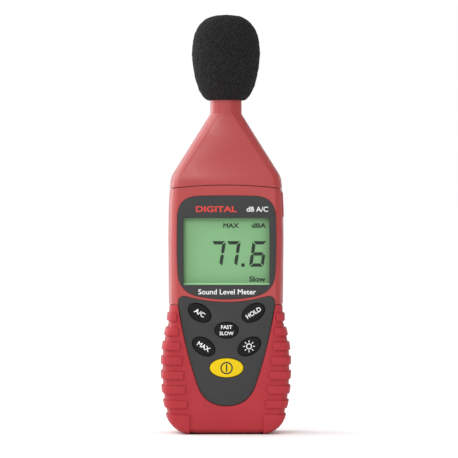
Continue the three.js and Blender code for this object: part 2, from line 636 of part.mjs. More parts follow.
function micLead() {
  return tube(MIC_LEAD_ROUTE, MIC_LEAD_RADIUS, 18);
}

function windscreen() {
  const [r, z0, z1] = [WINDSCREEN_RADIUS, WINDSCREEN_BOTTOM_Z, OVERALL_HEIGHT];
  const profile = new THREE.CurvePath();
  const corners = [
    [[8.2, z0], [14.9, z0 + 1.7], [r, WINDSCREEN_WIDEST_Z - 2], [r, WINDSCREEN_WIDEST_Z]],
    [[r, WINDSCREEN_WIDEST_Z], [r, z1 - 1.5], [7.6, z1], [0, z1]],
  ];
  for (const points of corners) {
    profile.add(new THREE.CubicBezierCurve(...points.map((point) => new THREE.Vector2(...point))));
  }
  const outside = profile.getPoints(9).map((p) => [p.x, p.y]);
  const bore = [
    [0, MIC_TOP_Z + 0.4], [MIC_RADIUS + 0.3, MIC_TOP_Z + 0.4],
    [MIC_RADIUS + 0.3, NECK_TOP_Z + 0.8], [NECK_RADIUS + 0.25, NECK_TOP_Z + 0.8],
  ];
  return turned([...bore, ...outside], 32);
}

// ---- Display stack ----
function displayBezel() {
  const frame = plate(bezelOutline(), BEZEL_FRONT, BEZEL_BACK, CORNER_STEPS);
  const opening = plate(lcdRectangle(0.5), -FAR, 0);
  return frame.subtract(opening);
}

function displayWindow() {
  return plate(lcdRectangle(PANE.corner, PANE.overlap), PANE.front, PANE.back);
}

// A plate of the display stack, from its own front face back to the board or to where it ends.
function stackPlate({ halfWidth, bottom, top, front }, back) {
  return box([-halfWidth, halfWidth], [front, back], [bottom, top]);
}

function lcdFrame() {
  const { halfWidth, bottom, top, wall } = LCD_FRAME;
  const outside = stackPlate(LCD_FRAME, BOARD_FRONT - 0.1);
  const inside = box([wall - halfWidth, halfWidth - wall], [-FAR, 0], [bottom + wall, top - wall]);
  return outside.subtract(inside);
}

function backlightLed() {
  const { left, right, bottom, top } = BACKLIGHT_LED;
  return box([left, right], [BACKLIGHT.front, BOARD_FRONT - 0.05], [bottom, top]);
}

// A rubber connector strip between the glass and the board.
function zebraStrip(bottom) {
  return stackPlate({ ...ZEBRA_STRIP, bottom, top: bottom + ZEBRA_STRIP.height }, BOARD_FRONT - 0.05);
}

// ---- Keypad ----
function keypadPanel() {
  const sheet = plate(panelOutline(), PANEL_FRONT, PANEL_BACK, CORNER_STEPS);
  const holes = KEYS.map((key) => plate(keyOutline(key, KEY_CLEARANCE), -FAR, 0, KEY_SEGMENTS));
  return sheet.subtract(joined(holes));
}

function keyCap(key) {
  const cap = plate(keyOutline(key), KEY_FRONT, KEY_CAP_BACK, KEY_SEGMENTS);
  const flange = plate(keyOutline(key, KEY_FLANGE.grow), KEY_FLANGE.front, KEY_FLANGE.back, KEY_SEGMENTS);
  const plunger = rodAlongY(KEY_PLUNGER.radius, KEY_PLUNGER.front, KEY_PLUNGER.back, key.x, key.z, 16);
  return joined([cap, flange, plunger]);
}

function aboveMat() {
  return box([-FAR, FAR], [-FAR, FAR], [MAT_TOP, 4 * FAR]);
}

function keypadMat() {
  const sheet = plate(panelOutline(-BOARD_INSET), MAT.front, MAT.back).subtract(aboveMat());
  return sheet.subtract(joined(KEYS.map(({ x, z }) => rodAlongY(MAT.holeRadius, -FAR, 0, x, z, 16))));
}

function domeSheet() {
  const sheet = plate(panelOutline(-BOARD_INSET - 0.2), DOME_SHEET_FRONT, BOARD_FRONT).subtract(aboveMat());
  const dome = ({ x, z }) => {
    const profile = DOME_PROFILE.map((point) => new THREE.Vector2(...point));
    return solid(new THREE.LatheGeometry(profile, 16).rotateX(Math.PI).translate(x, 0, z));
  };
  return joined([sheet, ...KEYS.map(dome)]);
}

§

Problem description
Write out the entire listing exactly.

Result
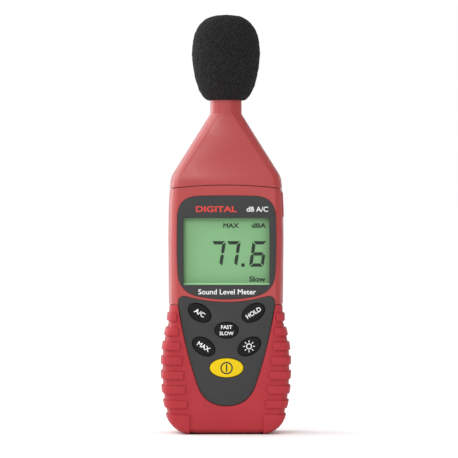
Continue the three.js and Blender code for this object: part 2, from line 636 of part.mjs. More parts follow.
function micLead() {
  return tube(MIC_LEAD_ROUTE, MIC_LEAD_RADIUS, 18);
}

function windscreen() {
  const [r, z0, z1] = [WINDSCREEN_RADIUS, WINDSCREEN_BOTTOM_Z, OVERALL_HEIGHT];
  const profile = new THREE.CurvePath();
  const corners = [
    [[8.2, z0], [14.9, z0 + 1.7], [r, WINDSCREEN_WIDEST_Z - 2], [r, WINDSCREEN_WIDEST_Z]],
    [[r, WINDSCREEN_WIDEST_Z], [r, z1 - 1.5], [7.6, z1], [0, z1]],
  ];
  for (const points of corners) {
    profile.add(new THREE.CubicBezierCurve(...points.map((point) => new THREE.Vector2(...point))));
  }
  const outside = profile.getPoints(9).map((p) => [p.x, p.y]);
  const bore = [
    [0, MIC_TOP_Z + 0.4], [MIC_RADIUS + 0.3, MIC_TOP_Z + 0.4],
    [MIC_RADIUS + 0.3, NECK_TOP_Z + 0.8], [NECK_RADIUS + 0.25, NECK_TOP_Z + 0.8],
  ];
  return turned([...bore, ...outside], 32);
}

// ---- Display stack ----
function displayBezel() {
  const frame = plate(bezelOutline(), BEZEL_FRONT, BEZEL_BACK, CORNER_STEPS);
  const opening = plate(lcdRectangle(0.5), -FAR, 0);
  return frame.subtract(opening);
}

function displayWindow() {
  return plate(lcdRectangle(PANE.corner, PANE.overlap), PANE.front, PANE.back);
}

// A plate of the display stack, from its own front face back to the board or to where it ends.
function stackPlate({ halfWidth, bottom, top, front }, back) {
  return box([-halfWidth, halfWidth], [front, back], [bottom, top]);
}

function lcdFrame() {
  const { halfWidth, bottom, top, wall } = LCD_FRAME;
  const outside = stackPlate(LCD_FRAME, BOARD_FRONT - 0.1);
  const inside = box([wall - halfWidth, halfWidth - wall], [-FAR, 0], [bottom + wall, top - wall]);
  return outside.subtract(inside);
}

function backlightLed() {
  const { left, right, bottom, top } = BACKLIGHT_LED;
  return box([left, right], [BACKLIGHT.front, BOARD_FRONT - 0.05], [bottom, top]);
}

// A rubber connector strip between the glass and the board.
function zebraStrip(bottom) {
  return stackPlate({ ...ZEBRA_STRIP, bottom, top: bottom + ZEBRA_STRIP.height }, BOARD_FRONT - 0.05);
}

// ---- Keypad ----
function keypadPanel() {
  const sheet = plate(panelOutline(), PANEL_FRONT, PANEL_BACK, CORNER_STEPS);
  const holes = KEYS.map((key) => plate(keyOutline(key, KEY_CLEARANCE), -FAR, 0, KEY_SEGMENTS));
  return sheet.subtract(joined(holes));
}

function keyCap(key) {
  const cap = plate(keyOutline(key), KEY_FRONT, KEY_CAP_BACK, KEY_SEGMENTS);
  const flange = plate(keyOutline(key, KEY_FLANGE.grow), KEY_FLANGE.front, KEY_FLANGE.back, KEY_SEGMENTS);
  const plunger = rodAlongY(KEY_PLUNGER.radius, KEY_PLUNGER.front, KEY_PLUNGER.back, key.x, key.z, 16);
  return joined([cap, flange, plunger]);
}

function aboveMat() {
  return box([-FAR, FAR], [-FAR, FAR], [MAT_TOP, 4 * FAR]);
}

function keypadMat() {
  const sheet = plate(panelOutline(-BOARD_INSET), MAT.front, MAT.back).subtract(aboveMat());
  return sheet.subtract(joined(KEYS.map(({ x, z }) => rodAlongY(MAT.holeRadius, -FAR, 0, x, z, 16))));
}

function domeSheet() {
  const sheet = plate(panelOutline(-BOARD_INSET - 0.2), DOME_SHEET_FRONT, BOARD_FRONT).subtract(aboveMat());
  const dome = ({ x, z }) => {
    const profile = DOME_PROFILE.map((point) => new THREE.Vector2(...point));
    return solid(new THREE.LatheGeometry(profile, 16).rotateX(Math.PI).translate(x, 0, z));
  };
  return joined([sheet, ...KEYS.map(dome)]);
}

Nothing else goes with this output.